As well as saving money by digitising more of the product design process, a virtual prototype means that initial troubleshooting can be achieved in much more quickly and amendments made almost instantly, making design teams more agile and adaptable when coming up with new products.

How MR could work in practice:

A mobile device manufacturer with a supply chain going around the world might use a bespoke VR platform to conduct face-to-face meetings remotely as well as to send virtual assembly walkthroughs from the industrial design team based in the US to both its in-house production team and its manufacturing factories in China.  

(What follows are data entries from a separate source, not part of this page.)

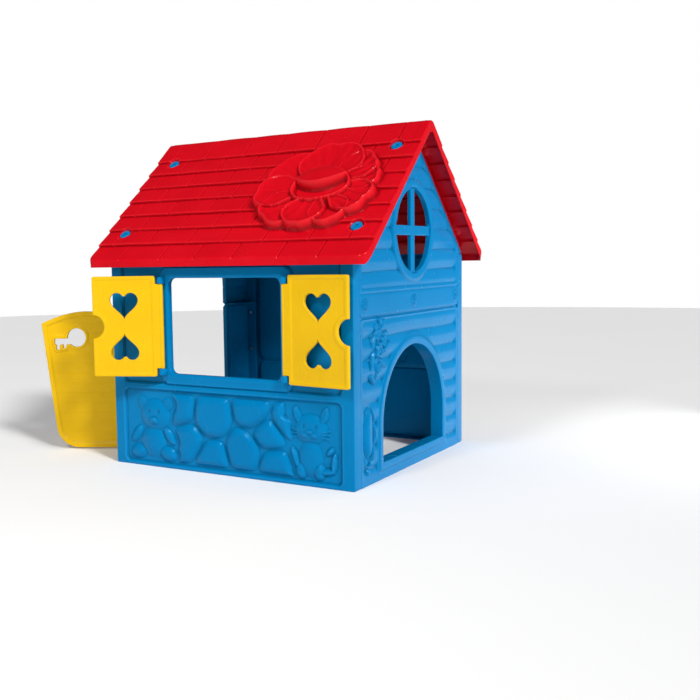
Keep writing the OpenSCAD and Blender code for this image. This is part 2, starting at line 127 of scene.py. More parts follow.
def outline_field(u: Array, v: Array, points: Array) -> Array:
    """Signed distance to a closed outline, negative inside.

    Args:
        u, v: plan positions.
        points: the outline's corners in order.

    Returns:
        The distance at each position.
    """
    best, flips = np.full(np.shape(u), np.inf), np.zeros(np.shape(u), int)
    for (au, av), (bu, bv) in zip(points, np.roll(points, -1, axis=0)):
        du, dv = bu - au, bv - av
        t = np.clip(((u - au) * du + (v - av) * dv) / (du * du + dv * dv + 1e-12), 0, 1)
        best = np.minimum(best, (u - au - t * du) ** 2 + (v - av - t * dv) ** 2)
        if av != bv:
            flips += ((av > v) != (bv > v)) & (u < au + du * (v - av) / dv)
    return np.sqrt(best) * np.where(flips % 2 == 1, -1, 1)


def bar_field(u: Array, v: Array, start: Sequence[float], end: Sequence[float], radius: float) -> Array:
    """Signed distance to a straight bar with round ends."""
    du, dv = end[0] - start[0], end[1] - start[1]
    t = np.clip(((u - start[0]) * du + (v - start[1]) * dv) / (du * du + dv * dv), 0, 1)
    return np.hypot(u - start[0] - t * du, v - start[1] - t * dv) - radius


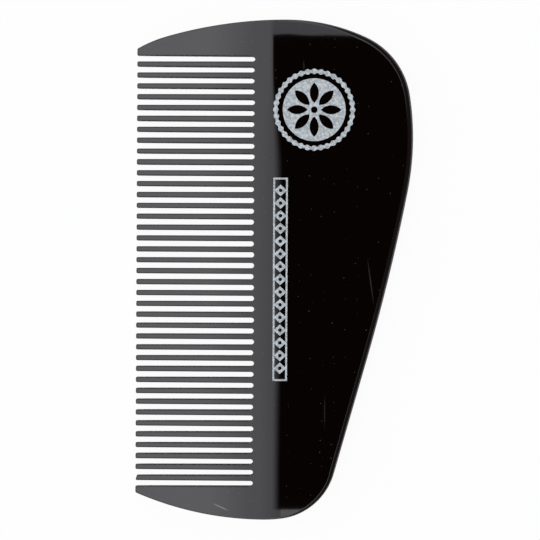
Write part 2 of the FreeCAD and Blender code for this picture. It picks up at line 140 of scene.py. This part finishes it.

Training programmes in Mixed Reality

Many manufacturing and technology industries are facing a critical skills gap, as older employees retire and new technicians cannot be hired in sufficient numbers to prevent an inevitable loss in core knowledge. As such, education is at a premium for many manufacturing companies and creating effective, cost-efficient training programmes is a high priority.

While video-based learning, presentations and hands-on demo sessions are all widely used by companies around the world, these are often unengaging and don’t truly reflect how the skills being taught will need to be used in the employee’s work environment. VR training programmes, however, can help to teach key concepts in a realistic working scenario, giving the person being trained the information they need in the context in which is will be most useful. Furthermore, this can be done in a risk-free, secure environment so the trainee can experiment in a lifelike scenario without worrying about causing issues to a potentially mission-critical system.

Like other training and educational materials, an MR training programme needs to be developed in conjunction with trainers and experienced technicians but, once complete, can serve as a repository of accessible knowledge to ensure that important technical information and practices aren’t lost as younger employees replace their older colleagues.

How MR could work in practice:

A manufacturer of complicated systems for off-shore energy applications might need a team of highly trained engineers operating all over the globe. To facilitate this, the company creates a VR training programme that allows it to train these engineers in a realistic yet risk-free and engaging environment, wherever they might be based out of.

In-field technical assistance through MR

Inevitably, when complex machinery is involved there will inevitably be occasions when things go wrong. When this happens, it’s in the interests of both the manufacturer and the installer to fix the issue and get the system in question up and running again as soon as possible.  

For decades, the best way for an engineer on site to quickly find and resolve a technical error was one of three ways: looking through a maintenance to find the part or element in question, contacting the manufacturer via a phone helpline or using their own experience to work out what the issue might be. While these are all certainly effective means of solving problems, each approach can take a substantial amount of time to accomplish – always at a premium in our increasingly busy world.

Augmented reality devices can provide an intuitive way to identify and resolve common errors without needing to resort to an out-of-date PDF or having to explain the problem to another technician over a dodgy phone connection.

One way in which AR could be used might be in overlaying a virtual interface over a machine, providing an interactive, hands-free guide to how to resolve issues in a step-by-step manner. Remote support can be much more effective through an AR connection, as the camera function can allow an office-based expert can see exactly what the on-site technician is looking at, making it much simpler to troubleshoot problems. This efficient flow of information between engineers means workers can quickly be upskilled in the field, leading to less time needing to train installers and less pressure on a manufacturer’s technical support team.

How MR could work in practice

A manufacturer of modern roofing solutions with several installers based in Europe and the USA might wish to educate installers on its new roofing system. As the company hosts big installer events in Las Vegas and Amsterdam each year, it uses virtual reality simulations as an engaging way to show demonstrate how its innovative new solution can be installed.

With several different applications emerging, the development of virtual reality as a tool for manufacturers is going to be an interesting area to watch over the coming years. While many businesses have initially been reticent to embrace this disruptive technology, the commercial advantages in terms of efficiency, training and customer service that quick-thinking rivals will enjoy is likely to see a clamouring for new ways to use technology to improve businesses from top to bottom.